There are basically three Net neutrality models, suggested Ray Wang, principal analyst at Constellation Research, who described them using a highway metaphor:
- Regular freeway, no carpool/HOV lane or FasTrak congestion payment model. That’s a common understanding of Net neutrality, he said. “Everyone can access the Internet at the same speed, which can be really slow or really fast.”
- HOV lanes model. “One day we realize we need to give emergency vehicles and car poolers special rights, so we grant them special status over others for the public good. This is where we’re now making that argument,” said Wang.
- FasTrak congestion payment model. “We then create situations because we have HOV lanes that some people want to pay to bypass and others want to monetize,” he continued. “Suddenly, we find inequities out there.”
The U.S. is about to shift from first option toward the second and third options, Wang told the E-Commerce Times.
Net neutrality repeal “will make it harder for smaller players to afford faster access and compete with the big boys unless there are guardrails set by the government,” he noted. “The question is, who determines who gets to be in the HOV lane? And that’s fraught with political lobbying, special interests, folks with their narratives and agendas on who’s disenfranchised.”
This will mean “more money is required to lobby and pass a bill and deal with new regulations,” said Wang, “and more paperwork and bigger government, which is anathema to small business.”
The Once Bright Future of E-Commerce SMBs
SMBs have been betting big on e-commerce, suggests a nationwide U.S. survey DHL conducted this spring.
Twenty-five percent of the 14,000 respondents to the survey expected that Q1 e-commerce sales would increase by 7-100 percent over Q1 2017 figures.
The survey was conducted through a combination of direct outreach to DHL customers and a targeted Twitter poll, DHL spokesperson Stephanie Schiff told the E-Commerce Times.

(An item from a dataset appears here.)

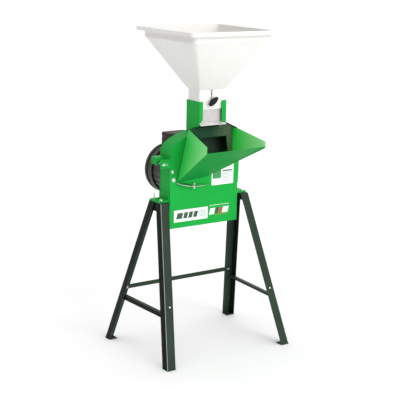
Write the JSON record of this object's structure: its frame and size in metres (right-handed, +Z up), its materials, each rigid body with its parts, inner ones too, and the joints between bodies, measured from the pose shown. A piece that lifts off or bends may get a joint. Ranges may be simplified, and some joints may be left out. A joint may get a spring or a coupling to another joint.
{
  "type": "electric hammer mill on a stand",
  "caption": "Small electric grain and forage hammer mill on splayed angle-iron legs, with a square top hopper, sliding gate, front feed tray and direct-drive motor.",
  "frame": {"origin": "on the floor, below the middle of the overall bounding box, between the four feet", "axes": "+Z up, -Y towards the feed tray (front), +Y towards the motor, +X to the right seen from the front; the rotor axis is parallel to Y"},
  "size_m": [0.616, 0.4932, 1.25],
  "materials": {
    "green_paint": "satin bright green enamel on folded sheet",
    "dark_paint": "satin very dark green enamel on angle iron",
    "white_plastic": "moulded white polyethylene, softly glossy",
    "black_plastic": "black moulded plastic",
    "motor_paint": "black-brown motor enamel",
    "galvanised_sheet": "galvanised sheet, dull",
    "zinc_bolt": "bright zinc plating",
    "ground_steel": "bare machined steel",
    "cast_iron": "dark as-cast"
  },
  "bodies": {
    "frame": {"leg_front_left": "dark_paint", "leg_front_right": "dark_paint", "leg_rear_left": "dark_paint", "leg_rear_right": "dark_paint", "top_rail_left": "dark_paint", "top_rail_right": "dark_paint", "side_brace_left": "dark_paint", "side_brace_right": "dark_paint", "rear_brace": "dark_paint", "drum_wrap": "green_paint", "back_plate": "green_paint", "bracket_left": "green_paint", "bracket_right": "green_paint", "latch_bracket": "green_paint", "hinge_body_leaf": "green_paint", "chute": "green_paint", "deflector": "galvanised_sheet", "counter_knife": "ground_steel", "sieve": "ground_steel", "front_end_shield": "motor_paint", "motor_frame": "motor_paint", "rear_end_shield": "motor_paint", "fan_cover": "motor_paint", "terminal_box": "black_plastic", "cable_gland": "black_plastic", "brace_bolt_front_left": "zinc_bolt", "brace_bolt_front_right": "zinc_bolt", "brace_bolt_rear_left": "zinc_bolt", "brace_bolt_rear_right": "zinc_bolt", "bracket_bolt_left_front": "zinc_bolt", "bracket_bolt_left_rear": "zinc_bolt", "bracket_bolt_right_front": "zinc_bolt", "bracket_bolt_right_rear": "zinc_bolt"},
    "rotor": {"motor_shaft": "ground_steel", "rotor_disc_rear": "cast_iron", "rotor_disc_front": "cast_iron", "rotor_nut": "zinc_bolt", "knife_1": "ground_steel", "knife_2": "ground_steel", "fan": "black_plastic"},
    "hammer_1": {"hammer_1": "ground_steel"},
    "hammer_2": {"hammer_2": "ground_steel"},
    "hammer_3": {"hammer_3": "ground_steel"},
    "hammer_4": {"hammer_4": "ground_steel"},
    "lid": {"front_lid": "green_paint", "lid_bolt_upper": "zinc_bolt", "lid_bolt_lower": "zinc_bolt", "hinge_lid_leaf": "green_paint", "tray_flange": "dark_paint", "tray": "green_paint", "tray_ledge": "galvanised_sheet", "ledge_bolt": "zinc_bolt"},
    "latch_screw": {"latch_screw": "zinc_bolt"},
    "hopper": {"hopper": "white_plastic"},
    "gate": {"gate": "galvanised_sheet"},
    "gate_knob": {"gate_knob": "black_plastic"},
    "switch_rocker": {"switch_rocker": "black_plastic"}
  },
  "joints": [
    {"name": "rotor_spin", "type": "hinge", "parent": "frame", "child": "rotor", "pos_m": [0, 0, 0.668], "axis": [0, 1, 0], "continuous": true},
    {"name": "hammer_1_swing", "type": "hinge", "parent": "rotor", "child": "hammer_1", "pos_m": [0.0601, 0, 0.7281], "axis": [0, 1, 0], "continuous": true},
    {"name": "hammer_2_swing", "type": "hinge", "parent": "rotor", "child": "hammer_2", "pos_m": [-0.0601, 0, 0.7281], "axis": [0, 1, 0], "continuous": true},
    {"name": "hammer_3_swing", "type": "hinge", "parent": "rotor", "child": "hammer_3", "pos_m": [-0.0601, 0, 0.6079], "axis": [0, 1, 0], "continuous": true},
    {"name": "hammer_4_swing", "type": "hinge", "parent": "rotor", "child": "hammer_4", "pos_m": [0.0601, 0, 0.6079], "axis": [0, 1, 0], "continuous": true},
    {"name": "lid_open", "type": "hinge", "parent": "frame", "child": "lid", "pos_m": [0.1625, -0.033, 0.72], "axis": [0, 0, 1], "range_deg": [0, 88]},
    {"name": "latch_screw_turn", "type": "hinge", "parent": "lid", "child": "latch_screw", "pos_m": [-0.189, -0.0395, 0.745], "axis": [0, 1, 0], "range_deg": [0, 720]},
    {"name": "hopper_lift", "type": "slide", "parent": "frame", "child": "hopper", "axis": [0, 0, 1], "range_m": [0, 0.04]},
    {"name": "gate_slide", "type": "slide", "parent": "hopper", "child": "gate", "axis": [0, 0, 1], "range_m": [0, 0.028]},
    {"name": "gate_knob_turn", "type": "hinge", "parent": "gate", "child": "gate_knob", "pos_m": [0.002, -0.0827, 0.978], "axis": [0, 1, 0], "range_deg": [0, 360]},
    {"name": "switch_throw", "type": "hinge", "parent": "frame", "child": "switch_rocker", "pos_m": [0.036, 0.134, 0.797], "axis": [0, -1, 0], "range_deg": [0, 24]}
  ]
}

The participating DHL customers reported having to ship more than 50 percent of orders as B2C orders received online. The non-customer participants were SMBs, but all did not have an e-commerce component. Public sector organizations and national or multinational companies were not included.
“SMBs tend to get a disproportionate amount of their sales through social media promotion,” and Net neutrality repeal “is likely to hit SMBs particularly hard,” said Rebecca Wettemann, VP of research at Nucleus Research.

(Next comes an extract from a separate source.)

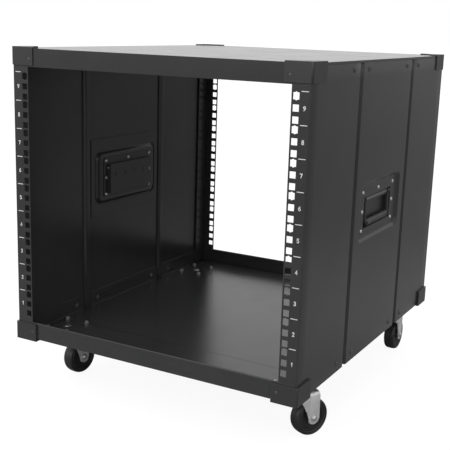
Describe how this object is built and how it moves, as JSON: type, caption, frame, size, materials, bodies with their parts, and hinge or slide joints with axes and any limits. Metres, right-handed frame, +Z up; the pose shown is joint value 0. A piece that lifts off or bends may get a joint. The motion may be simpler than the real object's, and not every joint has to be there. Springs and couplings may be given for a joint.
{
  "type": "equipment rack case",
  "caption": "Open-fronted 19-inch equipment rack case in black sheet metal, with square-hole rack rails, corner caps, recessed drop handles and swivel casters.",
  "frame": {"origin": "middle of the footprint, on the floor", "axes": "+Z up, +Y from the front rails to the back rails, +X to the right seen from the front"},
  "size_m": [0.5164, 0.6028, 0.5665],
  "materials": {
    "powder_coat": "fine satin powder coat",
    "black_hardware": "satin black",
    "grip_rubber": "matt, moulded",
    "tyre_rubber": "matt tread",
    "wheel_plastic": "matt moulded nylon",
    "zinc_steel": "zinc plated, soft sheen",
    "bright_fasteners": "bright plated"
  },
  "bodies": {
    "case": {"base_tray": "powder_coat", "top_tray": "powder_coat", "side_panel_left": "powder_coat", "side_panel_right": "powder_coat", "rail_front_left": "powder_coat", "rail_front_right": "powder_coat", "rail_back_left": "powder_coat", "rail_back_right": "powder_coat", "cap_bottom_front_left": "black_hardware", "cap_bottom_front_right": "black_hardware", "cap_bottom_back_left": "black_hardware", "cap_bottom_back_right": "black_hardware", "cap_top_front_left": "black_hardware", "cap_top_front_right": "black_hardware", "cap_top_back_left": "black_hardware", "cap_top_back_right": "black_hardware", "doubler_left": "powder_coat", "doubler_right": "powder_coat", "handle_pan_left": "black_hardware", "handle_pan_right": "black_hardware", "hinge_pin_left": "black_hardware", "hinge_pin_right": "black_hardware", "handle_rivets": "bright_fasteners", "panel_screws": "black_hardware", "cap_rivets": "black_hardware", "caster_bolts": "bright_fasteners", "caster_nuts": "bright_fasteners", "caster_plate_fl": "zinc_steel", "caster_plate_fr": "zinc_steel", "caster_plate_bl": "zinc_steel", "caster_plate_br": "zinc_steel", "kingpin_fl": "bright_fasteners", "kingpin_fr": "bright_fasteners", "kingpin_bl": "bright_fasteners", "kingpin_br": "bright_fasteners"},
    "bail_left": {"bail_left": "black_hardware", "grip_left": "grip_rubber"},
    "bail_right": {"bail_right": "black_hardware", "grip_right": "grip_rubber"},
    "fork_fl": {"fork_fl": "zinc_steel", "axle_fl": "bright_fasteners"},
    "wheel_fl": {"wheel_core_fl": "wheel_plastic", "tyre_fl": "tyre_rubber"},
    "fork_fr": {"fork_fr": "zinc_steel", "axle_fr": "bright_fasteners"},
    "wheel_fr": {"wheel_core_fr": "wheel_plastic", "tyre_fr": "tyre_rubber"},
    "fork_bl": {"fork_bl": "zinc_steel", "axle_bl": "bright_fasteners"},
    "wheel_bl": {"wheel_core_bl": "wheel_plastic", "tyre_bl": "tyre_rubber"},
    "fork_br": {"fork_br": "zinc_steel", "axle_br": "bright_fasteners"},
    "wheel_br": {"wheel_core_br": "wheel_plastic", "tyre_br": "tyre_rubber"}
  },
  "joints": [
    {"name": "handle_left_hinge", "type": "hinge", "parent": "case", "child": "bail_left", "pos_m": [-0.2469, 0, 0.3455], "axis": [0, 1, 0], "range_deg": [0, 95]},
    {"name": "handle_right_hinge", "type": "hinge", "parent": "case", "child": "bail_right", "pos_m": [0.2469, 0, 0.3455], "axis": [0, -1, 0], "range_deg": [0, 95]},
    {"name": "swivel_fl", "type": "hinge", "parent": "case", "child": "fork_fl", "pos_m": [-0.218, -0.219, 0.078], "axis": [0, 0, 1], "continuous": true},
    {"name": "wheel_fl_spin", "type": "hinge", "parent": "fork_fl", "child": "wheel_fl", "pos_m": [-0.21403, -0.19078, 0.03], "axis": [0.9903, -0.1392, 0], "continuous": true},
    {"name": "swivel_fr", "type": "hinge", "parent": "case", "child": "fork_fr", "pos_m": [0.218, -0.219, 0.078], "axis": [0, 0, 1], "continuous": true},
    {"name": "wheel_fr_spin", "type": "hinge", "parent": "fork_fr", "child": "wheel_fr", "pos_m": [0.23138, -0.19384, 0.03], "axis": [0.8829, -0.4695, 0], "continuous": true},
    {"name": "swivel_bl", "type": "hinge", "parent": "case", "child": "fork_bl", "pos_m": [-0.218, 0.212, 0.078], "axis": [0, 0, 1], "continuous": true},
    {"name": "wheel_bl_spin", "type": "hinge", "parent": "fork_bl", "child": "wheel_bl", "pos_m": [-0.22197, 0.24022, 0.03], "axis": [0.9903, 0.1392, 0], "continuous": true},
    {"name": "swivel_br", "type": "hinge", "parent": "case", "child": "fork_br", "pos_m": [0.218, 0.212, 0.078], "axis": [0, 0, 1], "continuous": true},
    {"name": "wheel_br_spin", "type": "hinge", "parent": "fork_br", "child": "wheel_br", "pos_m": [0.218, 0.2405, 0.03], "axis": [1, 0, 0], "continuous": true}
  ]
}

“When ISPs decide what content gets priority, they decide which social channels get prioritized or blocked as well,” she told the E-Commerce Times.
Service providers “could just decide to charge different retailers different prices to deliver their content,” Wettemann said. “What’s the going rate for having the highest speed of service on Black Friday? There’s simply no way SMBs could compete in such a bidding war.”
SMBs Speak
“The worst-case scenario for a small business like mine basically goes like this: Comcast starts a wine club, and, when people search for one to join, instead of being shown Google’s results first, they’re shown Comcast’s option,” said Mark Aseltine, founder of Uncorked Ventures.
“Or Google’s results and sites like my own are slowed down so much that it’s easier to join Comcast’s wine club,” he told the E-Commerce Times. “There’s not much we can do in regard to [that], but we can work on speed and branding where people would find our site fast enough and ask for our site directly.”
The consequences in terms of the stifling of innovation and the lack of upside of starting an e-commerce business “are going to be huge,” Aseltine predicted.
On the other hand, “e-commerce stores have far more to worry about than the cost of their bandwidth slightly increasing,” observed Allen Walton, founder ofSpy Guy.
“How about they focus on doubling or tripling their annual revenue instead of being up in arms over something that might not even affect them?” he suggested.
“I pay (US)$79 a month for unlimited bandwidth on Shopify. They could increase that price 10 times and I wouldn’t even care,” he told the E-Commerce Times.
The Net Neutrality Battlefield
Various public interest groups, including Free Press and Common Ground, have challenged the FCC’s repeal of Net neutrality in the U.S. Court of Appeals for the D.C. Circuit, which is expected to hear arguments in the case by the end of the year.
Thirty-six states have proposed or passed a resolution, bill or executive order supporting Net neutrality in one way or another, although some of those efforts have failed.
In California, Bill SB-822, the so-called “Net Neutrality Bill,” was killed off last week.
Some state legislators, led by Miguel Santiago, chairman of the state’s Communications and Conveyance Committee, eviscerated its text, leading to accusations of corruption.
“Net neutrality is a good thing,” Aseltine said. “Until I hear a good argument for why it isn’t, I’ll support an overturn of the repeal.”